Jones told NACIQI that it was time for states that have joined a multi-state agreement, called NC-SARA, to stop imposing consumer protection rules on online colleges. She told NACIQI it was time for states to bend to the DeVos Department’s decision to obliterate the distinction between national and regional accreditation, an obscure distinction for laypeople, but a major issue in higher education.

Jones even told the NACIQI members that she would shut off the internet at the meeting site if the panelists asked too many questions based on conversation on Twitter.

NACIQI already had some members who generally seem to see things the DeVos-Jones way. NACIQI’s chair, chosen by its members, somehow remains Arthur Keiser, the head of Keiser University, a Florida school whose conversion from for-profit to non-profit was so troubling, in terms of the financial benefits it provided him, that it made the front page of the New York Times. Keiser has defended that transaction, as well as settlements his schools reached with the Justice Department and Florida’s attorney general to resolve charges of, respectively, defrauding taxpayers and deceiving students. Keiser is also a long-dominant figure in the for-profit college’s main lobby group, CECU, which has repeatedly pressed to gut college accountability regulations. His most notable act as a NACIQI member was a failed attempt, at a June 2016 meeting, to persuade the panel to vote to keep ACICS alive.

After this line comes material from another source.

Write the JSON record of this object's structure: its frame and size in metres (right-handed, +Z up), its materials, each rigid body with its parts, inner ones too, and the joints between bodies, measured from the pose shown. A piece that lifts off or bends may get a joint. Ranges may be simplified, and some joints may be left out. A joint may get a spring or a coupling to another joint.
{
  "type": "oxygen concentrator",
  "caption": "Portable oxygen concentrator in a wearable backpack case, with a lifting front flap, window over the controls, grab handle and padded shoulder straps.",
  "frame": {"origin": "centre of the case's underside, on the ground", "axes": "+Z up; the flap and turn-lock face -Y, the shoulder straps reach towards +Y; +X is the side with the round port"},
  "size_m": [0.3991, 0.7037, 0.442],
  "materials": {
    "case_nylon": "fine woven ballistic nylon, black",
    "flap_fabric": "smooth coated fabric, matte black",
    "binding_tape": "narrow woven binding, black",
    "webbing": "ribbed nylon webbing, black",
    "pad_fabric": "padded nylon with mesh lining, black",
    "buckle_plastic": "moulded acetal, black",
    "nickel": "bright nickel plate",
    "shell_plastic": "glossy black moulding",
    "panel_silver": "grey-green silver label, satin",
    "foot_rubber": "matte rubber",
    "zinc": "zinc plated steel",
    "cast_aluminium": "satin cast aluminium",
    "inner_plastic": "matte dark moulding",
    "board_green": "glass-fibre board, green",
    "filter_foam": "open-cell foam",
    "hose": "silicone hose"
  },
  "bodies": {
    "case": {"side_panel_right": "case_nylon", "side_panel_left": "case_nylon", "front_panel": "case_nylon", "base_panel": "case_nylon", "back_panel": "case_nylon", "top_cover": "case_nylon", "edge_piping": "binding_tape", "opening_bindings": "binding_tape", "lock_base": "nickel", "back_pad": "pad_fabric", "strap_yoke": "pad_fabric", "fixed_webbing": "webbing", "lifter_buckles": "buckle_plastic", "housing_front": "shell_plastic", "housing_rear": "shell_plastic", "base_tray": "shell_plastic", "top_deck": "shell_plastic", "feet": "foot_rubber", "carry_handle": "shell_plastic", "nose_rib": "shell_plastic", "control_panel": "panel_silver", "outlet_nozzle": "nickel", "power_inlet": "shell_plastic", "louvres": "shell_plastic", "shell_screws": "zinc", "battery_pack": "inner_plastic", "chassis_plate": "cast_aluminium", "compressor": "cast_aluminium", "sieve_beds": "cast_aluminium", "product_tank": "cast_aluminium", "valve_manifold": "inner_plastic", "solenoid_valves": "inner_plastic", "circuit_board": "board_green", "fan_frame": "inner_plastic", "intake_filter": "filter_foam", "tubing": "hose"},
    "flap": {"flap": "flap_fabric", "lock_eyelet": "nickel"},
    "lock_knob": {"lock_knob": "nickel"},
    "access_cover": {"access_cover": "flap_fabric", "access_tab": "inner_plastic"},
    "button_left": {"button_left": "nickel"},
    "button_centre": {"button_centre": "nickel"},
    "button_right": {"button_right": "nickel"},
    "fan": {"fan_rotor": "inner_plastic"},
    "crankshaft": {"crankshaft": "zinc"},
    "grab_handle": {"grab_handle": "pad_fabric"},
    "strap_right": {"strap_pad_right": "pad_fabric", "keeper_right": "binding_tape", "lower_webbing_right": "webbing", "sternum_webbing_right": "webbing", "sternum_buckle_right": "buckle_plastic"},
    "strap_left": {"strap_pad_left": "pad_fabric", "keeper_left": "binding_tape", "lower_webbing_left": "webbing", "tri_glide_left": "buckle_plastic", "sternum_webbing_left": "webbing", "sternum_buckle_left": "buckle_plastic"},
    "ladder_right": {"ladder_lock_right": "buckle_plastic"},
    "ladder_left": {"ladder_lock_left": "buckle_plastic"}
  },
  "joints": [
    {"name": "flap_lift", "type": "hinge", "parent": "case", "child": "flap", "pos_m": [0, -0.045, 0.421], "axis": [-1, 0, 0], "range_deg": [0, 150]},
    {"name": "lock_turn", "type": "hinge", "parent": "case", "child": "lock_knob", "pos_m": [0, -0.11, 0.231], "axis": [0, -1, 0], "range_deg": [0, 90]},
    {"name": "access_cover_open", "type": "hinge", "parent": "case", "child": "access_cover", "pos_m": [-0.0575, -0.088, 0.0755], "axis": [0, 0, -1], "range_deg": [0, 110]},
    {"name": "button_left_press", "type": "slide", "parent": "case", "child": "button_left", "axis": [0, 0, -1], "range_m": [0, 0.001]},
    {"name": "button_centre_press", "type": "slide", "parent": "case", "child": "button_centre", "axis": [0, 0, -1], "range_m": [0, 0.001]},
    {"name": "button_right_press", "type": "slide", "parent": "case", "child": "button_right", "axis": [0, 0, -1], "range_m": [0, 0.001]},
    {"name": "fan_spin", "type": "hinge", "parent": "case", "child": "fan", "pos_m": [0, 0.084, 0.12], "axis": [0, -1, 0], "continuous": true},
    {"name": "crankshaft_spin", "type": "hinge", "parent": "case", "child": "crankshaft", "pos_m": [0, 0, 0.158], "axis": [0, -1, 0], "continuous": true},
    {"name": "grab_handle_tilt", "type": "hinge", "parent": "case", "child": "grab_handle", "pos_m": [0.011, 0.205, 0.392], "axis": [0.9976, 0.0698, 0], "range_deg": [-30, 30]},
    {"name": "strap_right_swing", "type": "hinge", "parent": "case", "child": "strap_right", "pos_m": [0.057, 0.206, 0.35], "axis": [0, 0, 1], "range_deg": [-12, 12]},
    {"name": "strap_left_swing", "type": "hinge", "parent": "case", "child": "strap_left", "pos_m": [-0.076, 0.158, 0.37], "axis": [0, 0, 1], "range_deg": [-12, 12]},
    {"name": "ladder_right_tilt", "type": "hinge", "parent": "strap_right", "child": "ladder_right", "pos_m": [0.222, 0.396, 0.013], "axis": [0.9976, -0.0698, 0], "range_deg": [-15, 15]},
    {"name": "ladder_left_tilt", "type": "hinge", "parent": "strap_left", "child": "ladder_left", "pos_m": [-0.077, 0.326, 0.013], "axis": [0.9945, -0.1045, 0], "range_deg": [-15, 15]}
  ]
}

While Jones was asserting dominance over NACIQI, Betsy DeVos was across town, getting tough questions from Democrats on the House Appropriations Committee. Most of the discussion was about K-12 education, but asked about ACICS and Reagan National University, DeVos said, “We have an investigation launched, and we’re on it.” Department officials had sent a letter to ACICS about the matter earlier in the week.

But with DeVos and Jones riding roughshod over higher education policy, the scrutiny of a dying, repeat offender accreditor is a blip. With their Department’s active support, the business of predatory education — with billions in taxpayer dollars going to deceptive for-profit corporations that ruin students’ financial futures — continues.